■ Challenge ■
Your task is to quote, unchanged, only the lines from the one with "obj.parent = empty" through the one with "depsgraph = bpy.context.evaluated_depsgraph_get()", both ends included.
───── Recorded information
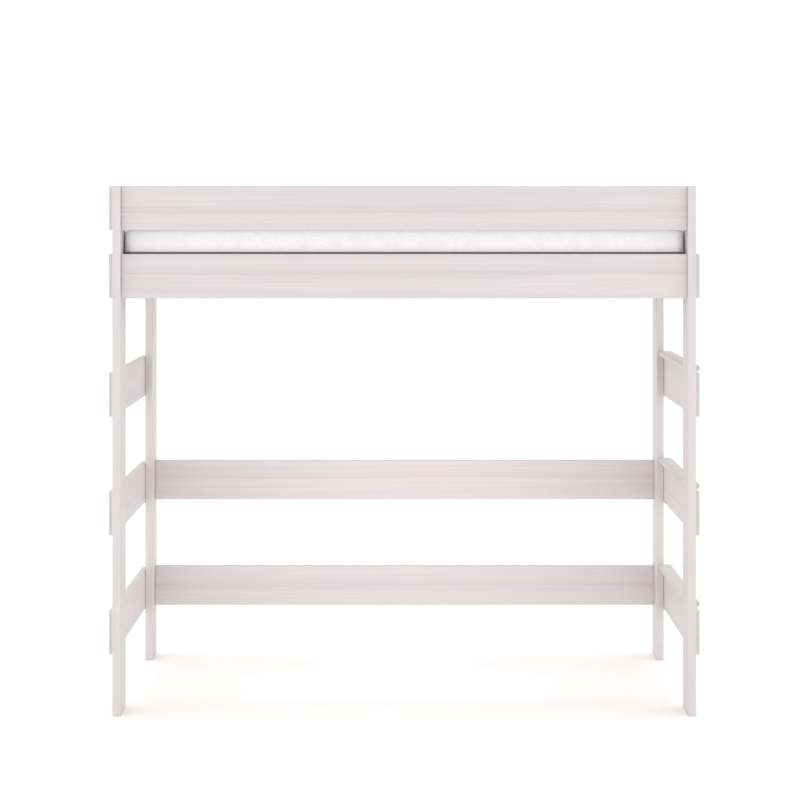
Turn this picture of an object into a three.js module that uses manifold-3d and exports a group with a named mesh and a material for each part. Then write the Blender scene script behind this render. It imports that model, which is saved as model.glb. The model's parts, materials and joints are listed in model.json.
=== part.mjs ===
// A high loft bed in whitewashed pine: four flat posts carry two long bed rails and two guard rails,
// boards close the two ends, three treads make one end the ladder, and two long rails brace the back.
// Millimetres. X runs along the bed, Y from the front to the wall side, Z up from the floor.
import * as THREE from "three";
import { mergeVertices } from "three/addons/utils/BufferGeometryUtils.js";
import Module from "manifold-3d";

const wasm = await Module();
wasm.setup();

// Mattress and the room left round it
const MATTRESS_LENGTH = 2010;
const MATTRESS_WIDTH = 900;
const MATTRESS_THICKNESS = 175;
const MATTRESS_CORNER = 40;
const LENGTH_CLEARANCE = 5;
const WIDTH_CLEARANCE = 10;
const MATTRESS_END_GAP = 2.5;
const REST_GAP = 0.3;

// Boards and posts
const POST_THICKNESS = 29;
const POST_WIDTH = 134;
const BOARD_HEIGHT = 158;
const RAIL_THICKNESS = 28;
const RAIL_INSET = 22;
const END_BOARD_THICKNESS = 22;
const EASED_EDGE = 3;
const EASED_STEPS = 2;

// Levels: the underside of each board above the floor
const LOWEST_BOARD = 204;
const BOARD_PITCH = 426;
const GUARD_GAP = 85;

// Treads of the ladder end
const TREAD_WIDTH = 54;
const TREAD_THICKNESS = 22;
const TREAD_NOSE = 9;
const TREAD_NOSE_STEPS = 4;
const TREAD_OVERHANG = 11;
const TREAD_CLEARANCE = 1;

// Slatted base
const CLEAT_WIDTH = 28;
const CLEAT_HEIGHT = 40;
const CLEAT_RISE = 13;
const CLEAT_END_GAP = 5;
const SLAT_WIDTH = 70;
const SLAT_THICKNESS = 18;
const SLAT_WIDEST_GAP = 73;
const SLAT_END_GAP = 50;
const SLAT_CLEARANCE = 2;
const SLAT_EASED_EDGE = 4;

// Bed bolts
const BOLT_SPACING = 68;
const BOLT_RADIUS = 3.5;
const BOLT_CLEARANCE = 0.7;
const BOLT_REACH = 62;
const BOLT_HOLE_SPARE = 6;
const BOLT_HEAD_RADIUS = 8;
const BOLT_HEAD_HEIGHT = 3.2;
const BOLT_HEAD_CROWN = 1.6;
const BOLT_SIDES = 12;
const HOLE_SIDES = 16;
const CUT_SPARE = 1;

// Worked out from the sizes above
const BOLT_HOLE_RADIUS = BOLT_RADIUS + BOLT_CLEARANCE;
const INNER_LENGTH = MATTRESS_LENGTH + LENGTH_CLEARANCE;
const INNER_WIDTH = MATTRESS_WIDTH + WIDTH_CLEARANCE;
const DEPTH = INNER_WIDTH + 2 * (RAIL_THICKNESS + RAIL_INSET);
const POST_INNER_X = INNER_LENGTH / 2;
const POST_OUTER_X = POST_INNER_X + POST_THICKNESS;
const POST_CENTRE_Y = (DEPTH - POST_WIDTH) / 2;
const RAIL_CENTRE_Y = DEPTH / 2 - RAIL_INSET - RAIL_THICKNESS / 2;
const LEVELS = [0, 1, 2, 3].map((step) => LOWEST_BOARD + step * BOARD_PITCH);
const BED_LEVEL = LEVELS[3];
const GUARD_LEVEL = BED_LEVEL + BOARD_HEIGHT + GUARD_GAP;
const POST_HEIGHT = GUARD_LEVEL + BOARD_HEIGHT;
const RAIL_LEVELS = [LEVELS[0], LEVELS[1], BED_LEVEL, GUARD_LEVEL];
const CLEAT_TOP = BED_LEVEL + CLEAT_RISE + CLEAT_HEIGHT;
const SLAT_TOP = CLEAT_TOP + SLAT_THICKNESS;
const SLATTED_LENGTH = INNER_LENGTH - 2 * SLAT_END_GAP;
const SLAT_COUNT = Math.ceil((SLATTED_LENGTH + SLAT_WIDEST_GAP) / (SLAT_WIDTH + SLAT_WIDEST_GAP));
const SLAT_PITCH = (SLATTED_LENGTH - SLAT_WIDTH) / (SLAT_COUNT - 1);
const LEFT_EDGE = -POST_OUTER_X - END_BOARD_THICKNESS;
const RIGHT_EDGE = POST_OUTER_X + END_BOARD_THICKNESS + TREAD_OVERHANG;

const colours = { pine: 0xe9e2e4, cleat: 0xe4dadb, cover: 0xf3f3f3, steel: 0xb9bbbd };

function finish(colour, roughness, metalness = 0) {
  return new THREE.MeshStandardMaterial({ color: colour, roughness, metalness });
}

// A rectangle with its four corners rounded, as the section of an eased board.
function easedSection(width, height, radius) {
  const x = width / 2;
  const y = height / 2;
  const shape = new THREE.Shape();
  shape.moveTo(x, y - radius);
  shape.absarc(x - radius, y - radius, radius, 0, Math.PI / 2);
  shape.absarc(-x + radius, y - radius, radius, Math.PI / 2, Math.PI);
  shape.absarc(-x + radius, -y + radius, radius, Math.PI, 1.5 * Math.PI);
  shape.absarc(x - radius, -y + radius, radius, 1.5 * Math.PI, 2 * Math.PI);
  return shape;
}

// A board centred on the origin: the section lies in the XY plane and the length runs along Z.
function boardAlongZ(width, height, length, radius = EASED_EDGE, steps = EASED_STEPS) {
  const section = easedSection(width, height, radius);
  const options = { depth: length, bevelEnabled: false, curveSegments: steps };
  return new THREE.ExtrudeGeometry(section, options).translate(0, 0, -length / 2);
}

// The same board with its length along X, its thickness along Y and its height along Z.
function boardAlongX(length, thickness, height, radius, steps) {
  return boardAlongZ(height, thickness, length, radius, steps).rotateY(Math.PI / 2);
}

// The same board with its length along Y, its thickness along X and its height along Z.
function boardAlongY(length, thickness, height, radius, steps) {
  return boardAlongZ(thickness, height, length, radius, steps).rotateX(-Math.PI / 2);
}

function solidFrom(geometry) {
  const bare = geometry.clone();
  bare.deleteAttribute("normal");
  bare.deleteAttribute("uv");
  const merged = mergeVertices(bare, 1e-4);
  return new wasm.Manifold(
    new wasm.Mesh({
      numProp: 3,
      vertProperties: merged.attributes.position.array,
      triVerts: new Uint32Array(merged.index.array),
    })
  );
}

function geometryFrom(solid) {
  const mesh = solid.getMesh();
  const geometry = new THREE.BufferGeometry();
  geometry.setAttribute("position", new THREE.BufferAttribute(mesh.vertProperties, 3));
  geometry.setIndex(new THREE.BufferAttribute(mesh.triVerts, 1));
  geometry.computeVertexNormals();
  return geometry;
}

// Takes each drill out of a board's geometry.
function drilled(geometry, drills) {
  let solid = solidFrom(geometry);
  for (const drill of drills) {
    solid = solid.subtract(solidFrom(drill));
  }
  return geometryFrom(solid);
}

// A drill along X, centred on the given point.
function drillAlongX(radius, length, x, y, z) {
  const drill = new THREE.CylinderGeometry(radius, radius, length, HOLE_SIDES);
  return drill.rotateZ(Math.PI / 2).translate(x, y, z);
}

const bed = new THREE.Group();
bed.position.x = -(LEFT_EDGE + RIGHT_EDGE) / 2;

function place(name, geometry, material, x, y, z) {
  const mesh = new THREE.Mesh(geometry, material);
  mesh.name = name;
  mesh.position.set(x, y, z);
  bed.add(mesh);
}

const pine = finish(colours.pine, 0.55);
const steel = finish(colours.steel, 0.35, 0.9);

// Heights of the two bolts in the end of a board whose underside is at the given level.
function boltHeights(level) {
  const middle = level + BOARD_HEIGHT / 2;
  return [middle - BOLT_SPACING / 2, middle + BOLT_SPACING / 2];
}

// A post is drilled at every rail level, on the line of the rails' middles. All four are drilled
// alike, so the low pair of rails can go to either long side.
function post(side) {
  const blank = boardAlongZ(POST_THICKNESS, POST_WIDTH, POST_HEIGHT);
  const holeY = side * (RAIL_CENTRE_Y - POST_CENTRE_Y);
  const through = POST_THICKNESS + 2 * CUT_SPARE;
  const drills = RAIL_LEVELS.flatMap(boltHeights).map((height) =>
    drillAlongX(BOLT_HOLE_RADIUS, through, 0, holeY, height - POST_HEIGHT / 2)
  );
  return drilled(blank, drills);
}

for (const [sideName, side] of [["front", -1], ["back", 1]]) {
  for (const [endName, end] of [["left", -1], ["right", 1]]) {
    const x = end * (POST_INNER_X + POST_THICKNESS / 2);
    place(`post_${sideName}_${endName}`, post(side), pine, x, side * POST_CENTRE_Y, POST_HEIGHT / 2);
  }
}

// A long rail has two blind bolt holes in each end grain.
function longRail() {
  const blank = boardAlongX(INNER_LENGTH, RAIL_THICKNESS, BOARD_HEIGHT);
  const depth = BOLT_REACH - POST_THICKNESS + BOLT_HOLE_SPARE;
  const drills = [];
  for (const end of [-1, 1]) {
    for (const height of boltHeights(-BOARD_HEIGHT / 2)) {
      const x = end * (INNER_LENGTH - depth + CUT_SPARE) / 2;
      drills.push(drillAlongX(BOLT_HOLE_RADIUS, depth + CUT_SPARE, x, 0, height));
    }
  }
  return drilled(blank, drills);
}

const longRails = [
  ["guard_rail_front", -1, GUARD_LEVEL],
  ["guard_rail_back", 1, GUARD_LEVEL],
  ["side_rail_front", -1, BED_LEVEL],
  ["side_rail_back", 1, BED_LEVEL],
  ["back_rail_upper", 1, LEVELS[1]],
  ["back_rail_lower", 1, LEVELS[0]],
];
for (const [name, side, level] of longRails) {
  place(name, longRail(), pine, 0, side * RAIL_CENTRE_Y, level + BOARD_HEIGHT / 2);
}

// End boards lie on the posts' outer faces and stop at the posts' mid-width.
function endBoard() {
  return boardAlongY(DEPTH - POST_WIDTH, END_BOARD_THICKNESS, BOARD_HEIGHT);
}

const endBoardX = POST_OUTER_X + END_BOARD_THICKNESS / 2;
for (const [index, level] of [...LEVELS, GUARD_LEVEL].entries()) {
  place(`end_board_left_${index + 1}`, endBoard(), pine, -endBoardX, 0, level + BOARD_HEIGHT / 2);
}
for (const [index, level] of LEVELS.entries()) {
  place(`end_board_right_${index + 1}`, endBoard(), pine, endBoardX, 0, level + BOARD_HEIGHT / 2);
}

// Treads lie on the top edges of the three lower boards of the ladder end, between the posts.
const treadLength = DEPTH - 2 * POST_WIDTH - 2 * TREAD_CLEARANCE;
for (const [index, level] of LEVELS.slice(0, 3).entries()) {
  const tread = boardAlongY(
    treadLength, TREAD_WIDTH, TREAD_THICKNESS, TREAD_NOSE, TREAD_NOSE_STEPS
  );
  const height = level + BOARD_HEIGHT + TREAD_THICKNESS / 2;
  place(`tread_${index + 1}`, tread, pine, RIGHT_EDGE - TREAD_WIDTH / 2, 0, height);
}

// Cleats are screwed to the side rails' inner faces and carry the slats.
const cleatLength = INNER_LENGTH - 2 * CLEAT_END_GAP;
for (const [sideName, side] of [["front", -1], ["back", 1]]) {
  const cleat = boardAlongX(cleatLength, CLEAT_WIDTH, CLEAT_HEIGHT, EASED_EDGE, EASED_STEPS);
  const y = side * (INNER_WIDTH - CLEAT_WIDTH) / 2;
  place(`slat_cleat_${sideName}`, cleat, finish(colours.cleat, 0.7), 0, y, CLEAT_TOP - CLEAT_HEIGHT / 2);
}

const slatLength = INNER_WIDTH - 2 * SLAT_CLEARANCE;
for (let index = 0; index < SLAT_COUNT; index += 1) {
  const slat = boardAlongY(slatLength, SLAT_WIDTH, SLAT_THICKNESS, SLAT_EASED_EDGE, EASED_STEPS);
  const x = (index - (SLAT_COUNT - 1) / 2) * SLAT_PITCH;
  const number = String(index + 1).padStart(2, "0");
  place(`slat_${number}`, slat, finish(colours.cleat, 0.7), x, 0, SLAT_TOP - SLAT_THICKNESS / 2);
}

// The mattress lies on the slats, pushed towards the left end.
const mattressX = -POST_INNER_X + MATTRESS_END_GAP + MATTRESS_LENGTH / 2;
const mattressSection = easedSection(MATTRESS_LENGTH, MATTRESS_WIDTH, MATTRESS_CORNER);
const mattress = new THREE.ExtrudeGeometry(mattressSection, {
  depth: MATTRESS_THICKNESS - REST_GAP,
  bevelEnabled: false,
  curveSegments: 6,
});
place("mattress", mattress, finish(colours.cover, 0.95), mattressX, 0, SLAT_TOP + REST_GAP);

// A bed bolt: a low crowned head on the post's outer face and a plain shank into the rail's end.
function bolt() {
  const profile = [
    new THREE.Vector2(0, -BOLT_REACH),
    new THREE.Vector2(BOLT_RADIUS, -BOLT_REACH),
    new THREE.Vector2(BOLT_RADIUS, 0),
    new THREE.Vector2(BOLT_HEAD_RADIUS, 0),
    new THREE.Vector2(BOLT_HEAD_RADIUS, BOLT_HEAD_HEIGHT - BOLT_HEAD_CROWN),
    new THREE.Vector2(BOLT_HEAD_RADIUS * 0.6, BOLT_HEAD_HEIGHT),
    new THREE.Vector2(0, BOLT_HEAD_HEIGHT),
  ];
  return new THREE.LatheGeometry(profile, BOLT_SIDES).rotateZ(-Math.PI / 2);
}

const boltedRails = [["guard", GUARD_LEVEL], ["side", BED_LEVEL]];
for (const [railName, level] of boltedRails) {
  for (const [sideName, side] of [["front", -1], ["back", 1]]) {
    for (const [endName, end] of [["left", -1], ["right", 1]]) {
      for (const [index, height] of boltHeights(level).entries()) {
        const shape = end > 0 ? bolt() : bolt().rotateZ(Math.PI);
        const name = `bolt_${railName}_${sideName}_${endName}_${index + 1}`;
        place(name, shape, steel, end * POST_OUTER_X, side * RAIL_CENTRE_Y, height);
      }
    }
  }
}

const part = new THREE.Group();
part.add(bed);

export default part;
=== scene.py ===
# %% [markdown]
# # A high loft bed in whitewashed pine
# Four flat posts carry two long bed rails with two guard rails above them. Boards close the ends,
# three treads turn the right end into a ladder, and two long rails brace the wall side.
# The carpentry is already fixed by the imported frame: this script gives every piece its finished
# shape and surface, exactly where the frame says it is.

# %% Load the frame
import json
import math

import bmesh
import bpy
import numpy as np
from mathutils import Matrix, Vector


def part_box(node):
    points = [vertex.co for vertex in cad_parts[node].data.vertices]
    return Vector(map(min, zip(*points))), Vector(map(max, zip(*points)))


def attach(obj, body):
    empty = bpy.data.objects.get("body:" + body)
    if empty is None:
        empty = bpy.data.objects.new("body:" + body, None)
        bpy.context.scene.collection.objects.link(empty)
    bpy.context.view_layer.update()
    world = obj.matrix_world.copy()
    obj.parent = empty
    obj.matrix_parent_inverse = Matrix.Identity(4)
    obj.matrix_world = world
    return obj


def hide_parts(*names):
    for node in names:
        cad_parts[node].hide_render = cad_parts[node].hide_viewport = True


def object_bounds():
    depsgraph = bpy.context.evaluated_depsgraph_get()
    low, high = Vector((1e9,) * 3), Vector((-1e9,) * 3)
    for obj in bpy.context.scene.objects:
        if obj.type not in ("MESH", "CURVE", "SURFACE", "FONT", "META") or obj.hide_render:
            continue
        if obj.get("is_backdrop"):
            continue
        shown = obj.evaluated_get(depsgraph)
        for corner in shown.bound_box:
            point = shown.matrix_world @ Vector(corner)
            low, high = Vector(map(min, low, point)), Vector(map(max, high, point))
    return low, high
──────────
■ Expected output ■
    obj.parent = empty
    obj.matrix_parent_inverse = Matrix.Identity(4)
    obj.matrix_world = world
    return obj


def hide_parts(*names):
    for node in names:
        cad_parts[node].hide_render = cad_parts[node].hide_viewport = True


def object_bounds():
    depsgraph = bpy.context.evaluated_depsgraph_get()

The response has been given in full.